(Modeling code records)

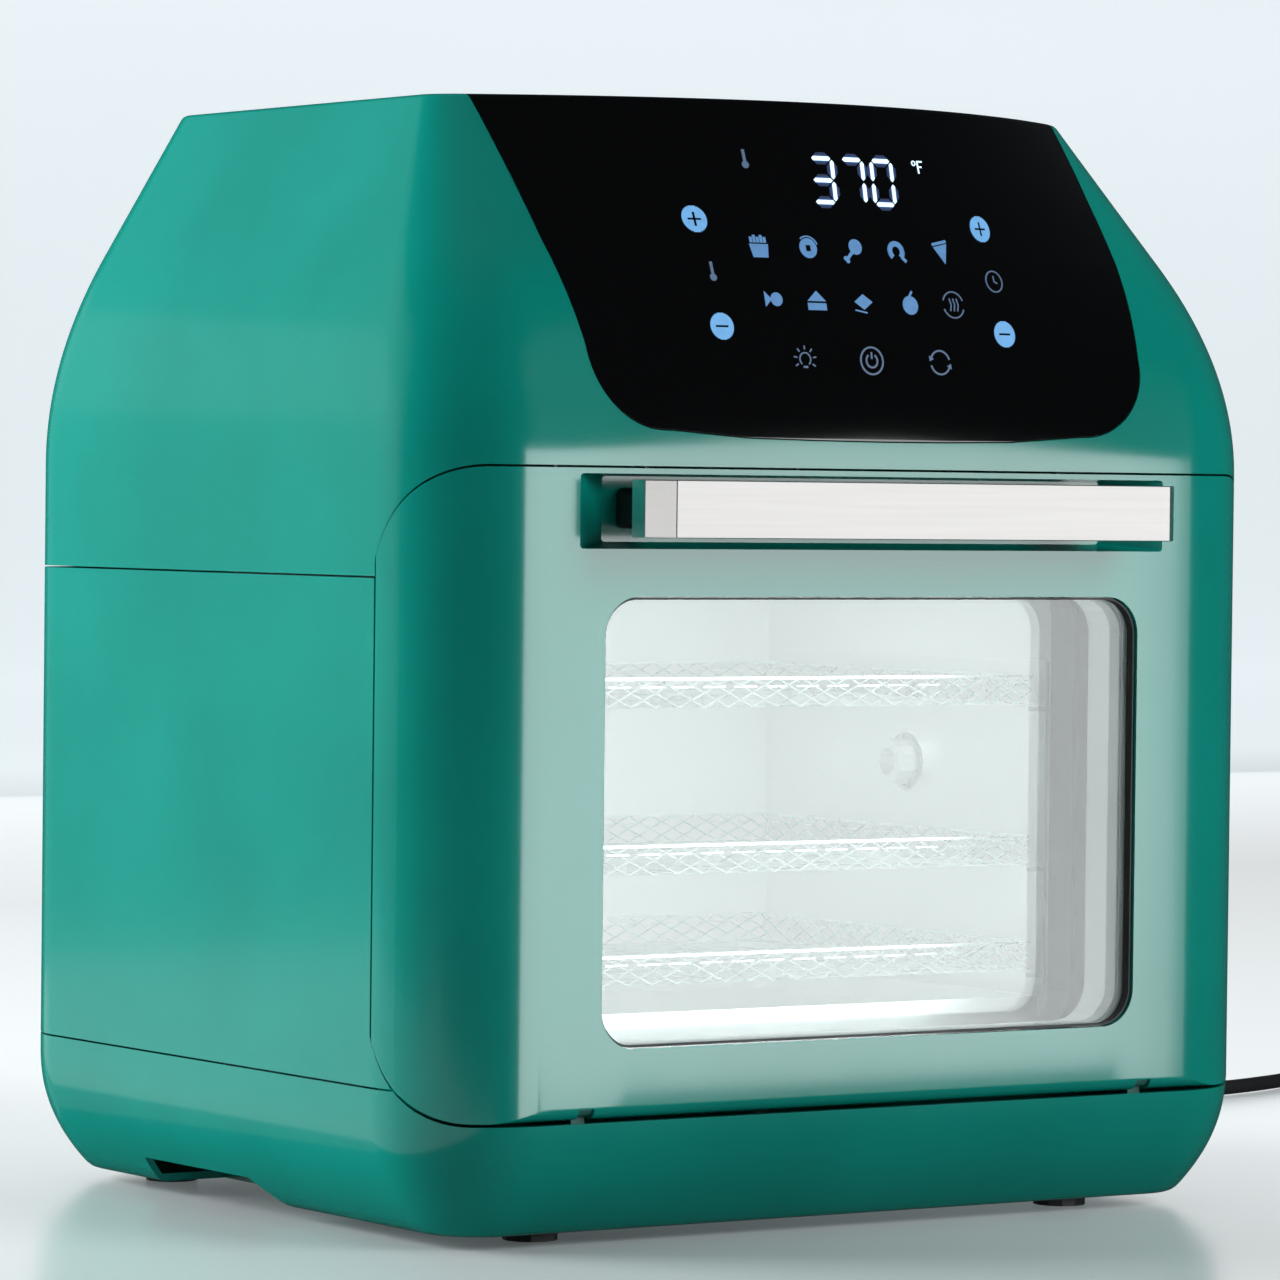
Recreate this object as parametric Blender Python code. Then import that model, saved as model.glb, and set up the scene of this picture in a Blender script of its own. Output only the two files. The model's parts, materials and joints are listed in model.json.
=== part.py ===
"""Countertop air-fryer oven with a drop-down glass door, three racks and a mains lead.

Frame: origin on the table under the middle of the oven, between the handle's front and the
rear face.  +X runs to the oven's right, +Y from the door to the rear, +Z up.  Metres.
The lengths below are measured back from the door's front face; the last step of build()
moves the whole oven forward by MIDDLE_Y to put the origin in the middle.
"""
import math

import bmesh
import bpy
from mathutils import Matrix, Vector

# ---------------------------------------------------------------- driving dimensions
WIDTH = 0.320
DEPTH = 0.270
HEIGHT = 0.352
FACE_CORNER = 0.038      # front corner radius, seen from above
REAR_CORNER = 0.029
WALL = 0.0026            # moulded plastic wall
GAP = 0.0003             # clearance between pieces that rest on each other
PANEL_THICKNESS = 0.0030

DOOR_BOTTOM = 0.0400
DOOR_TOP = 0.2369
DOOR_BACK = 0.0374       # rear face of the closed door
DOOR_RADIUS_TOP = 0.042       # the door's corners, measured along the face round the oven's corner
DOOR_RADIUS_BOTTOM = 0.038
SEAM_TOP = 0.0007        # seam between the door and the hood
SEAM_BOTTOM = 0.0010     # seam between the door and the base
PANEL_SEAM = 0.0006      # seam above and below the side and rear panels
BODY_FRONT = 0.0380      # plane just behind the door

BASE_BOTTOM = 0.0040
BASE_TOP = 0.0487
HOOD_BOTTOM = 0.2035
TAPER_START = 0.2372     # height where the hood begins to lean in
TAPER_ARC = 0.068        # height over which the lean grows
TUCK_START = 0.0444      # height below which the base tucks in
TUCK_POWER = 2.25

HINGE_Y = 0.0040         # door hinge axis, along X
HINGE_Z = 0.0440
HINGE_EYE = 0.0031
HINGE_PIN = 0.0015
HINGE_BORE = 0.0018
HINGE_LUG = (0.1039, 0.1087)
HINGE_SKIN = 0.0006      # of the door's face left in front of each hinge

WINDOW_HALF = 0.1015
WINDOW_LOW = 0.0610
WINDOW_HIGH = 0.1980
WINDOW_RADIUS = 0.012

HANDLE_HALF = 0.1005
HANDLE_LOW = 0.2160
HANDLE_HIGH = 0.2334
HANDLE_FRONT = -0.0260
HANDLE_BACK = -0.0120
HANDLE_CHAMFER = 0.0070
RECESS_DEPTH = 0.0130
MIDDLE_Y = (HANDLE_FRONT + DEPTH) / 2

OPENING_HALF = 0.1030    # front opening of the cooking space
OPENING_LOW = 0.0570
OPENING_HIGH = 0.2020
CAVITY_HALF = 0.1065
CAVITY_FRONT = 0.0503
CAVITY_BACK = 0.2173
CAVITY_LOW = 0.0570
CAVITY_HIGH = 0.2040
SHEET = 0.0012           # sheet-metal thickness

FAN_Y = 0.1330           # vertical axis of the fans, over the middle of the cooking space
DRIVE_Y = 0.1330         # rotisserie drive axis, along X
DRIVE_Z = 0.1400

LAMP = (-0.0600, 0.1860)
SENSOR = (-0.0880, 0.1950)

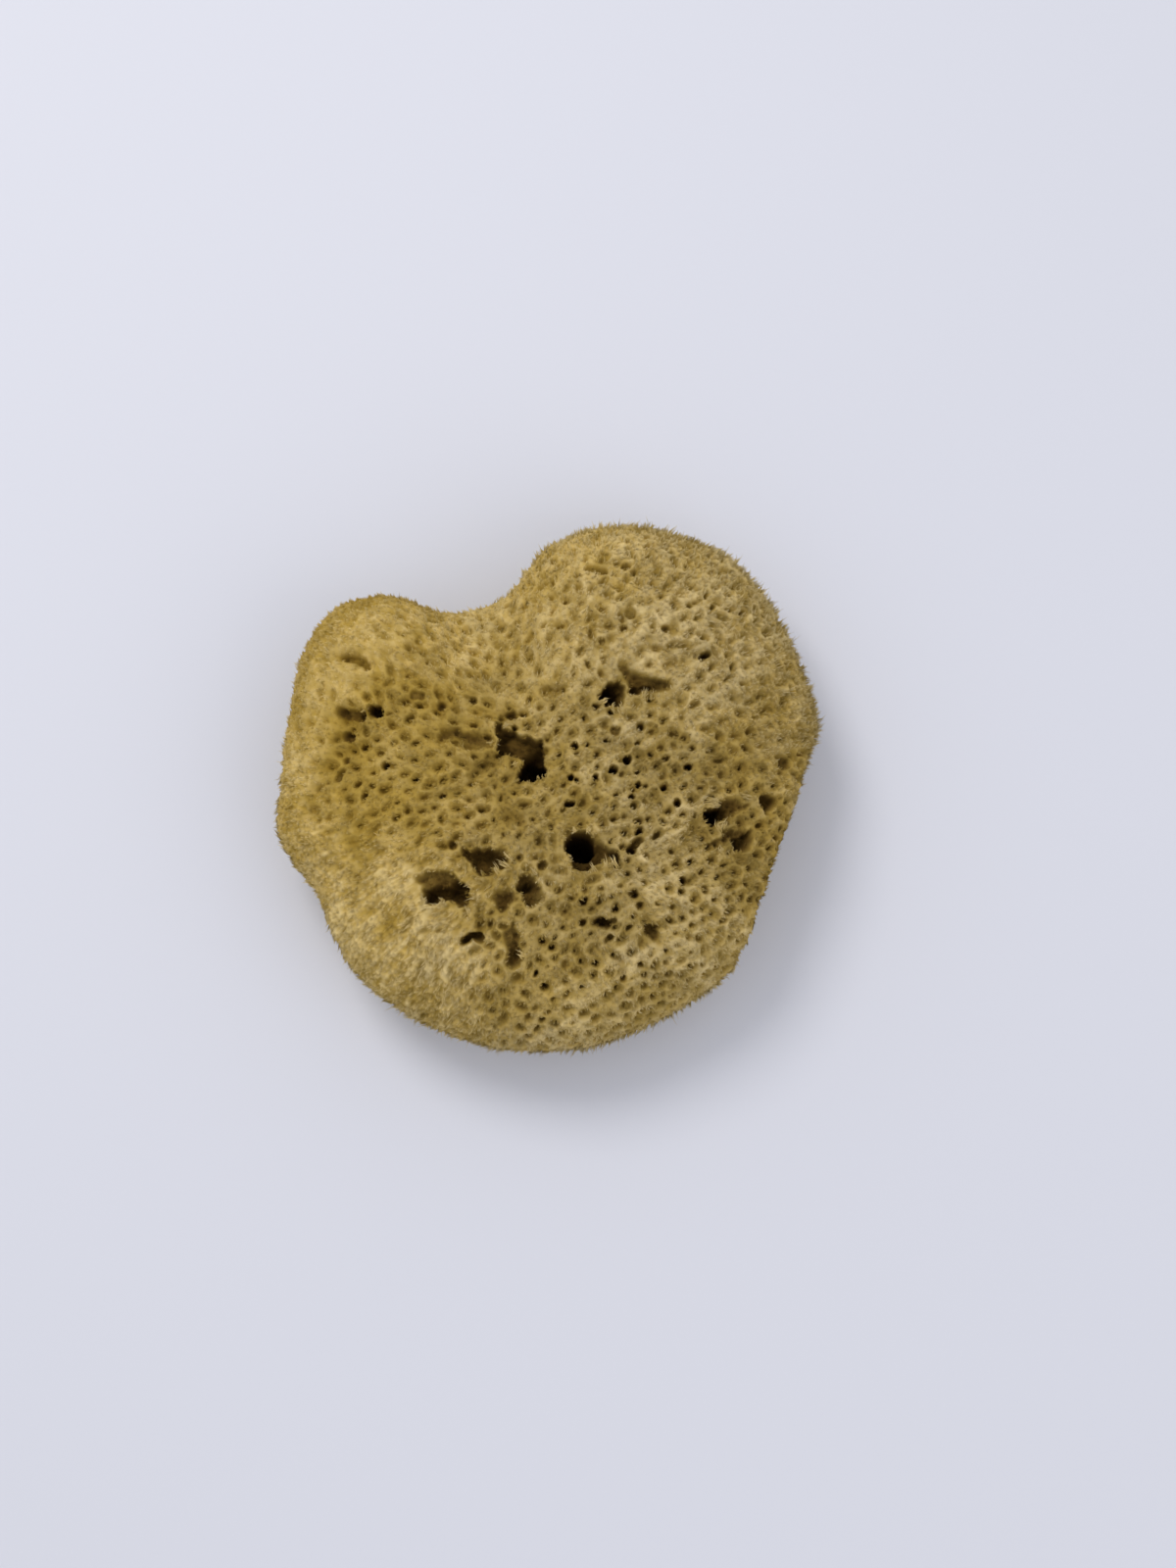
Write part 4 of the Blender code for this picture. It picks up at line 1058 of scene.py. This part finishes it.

- _EXERCISE DIRECTIONS_
Begin at the first line of the records above and quote every line verbatim through the one that contains "a mains lead.".

- _EXERCISE RESULT_
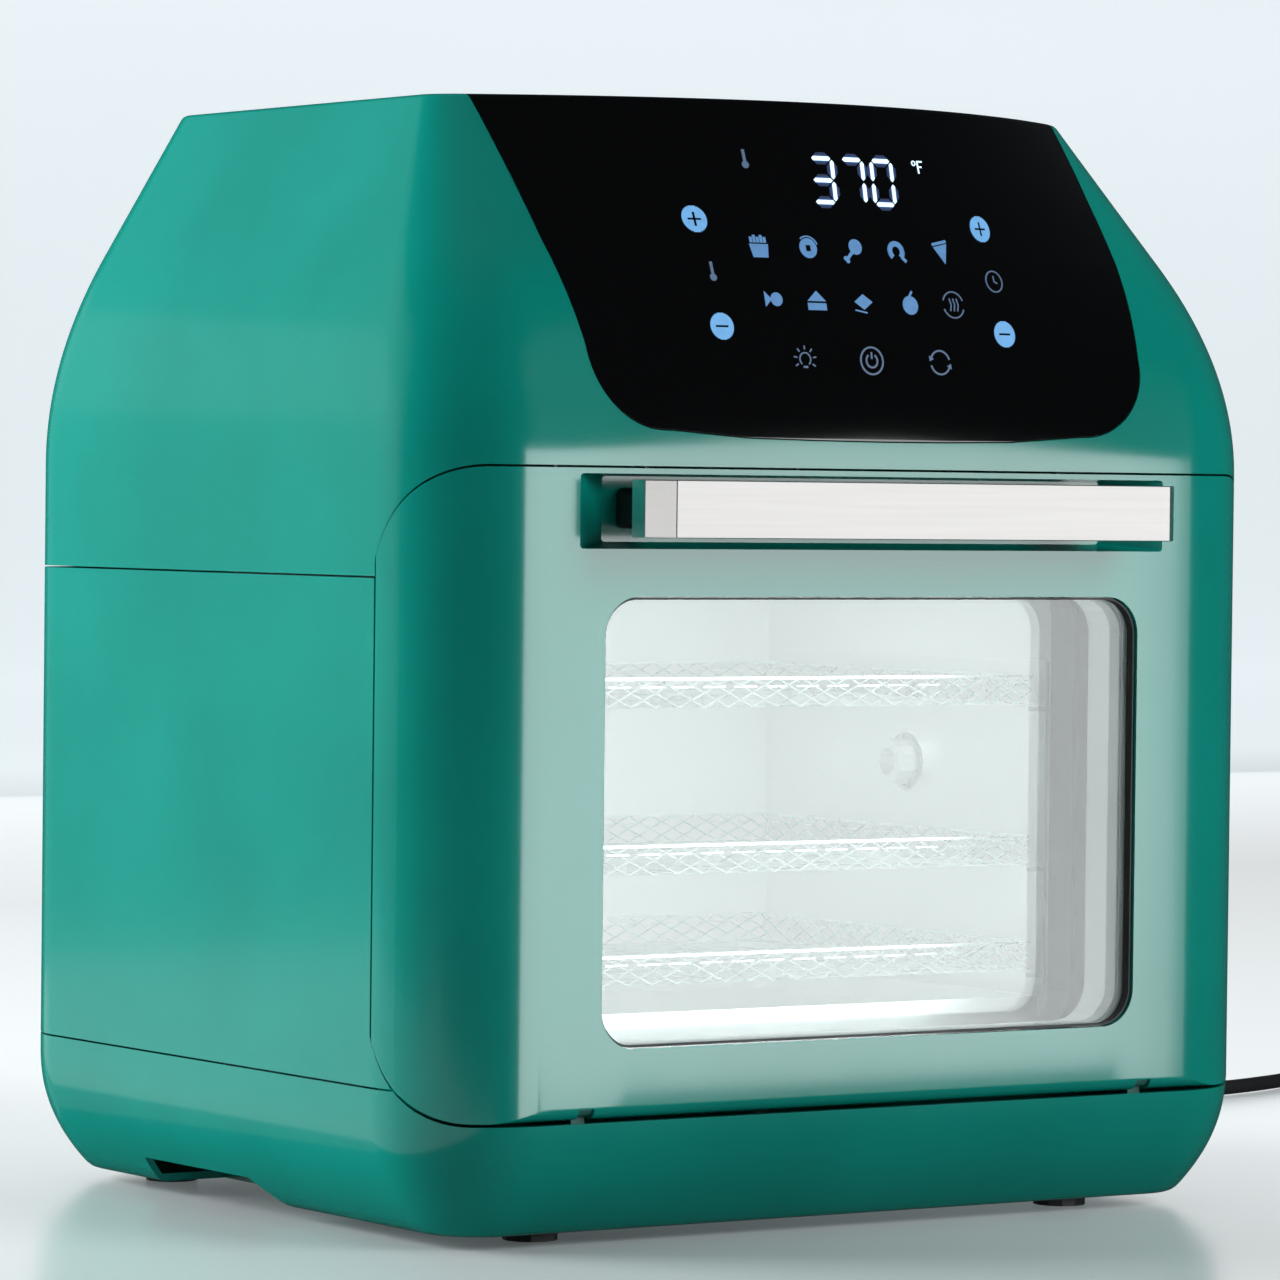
Recreate this object as parametric Blender Python code. Then import that model, saved as model.glb, and set up the scene of this picture in a Blender script of its own. Output only the two files. The model's parts, materials and joints are listed in model.json.
=== part.py ===
"""Countertop air-fryer oven with a drop-down glass door, three racks and a mains lead.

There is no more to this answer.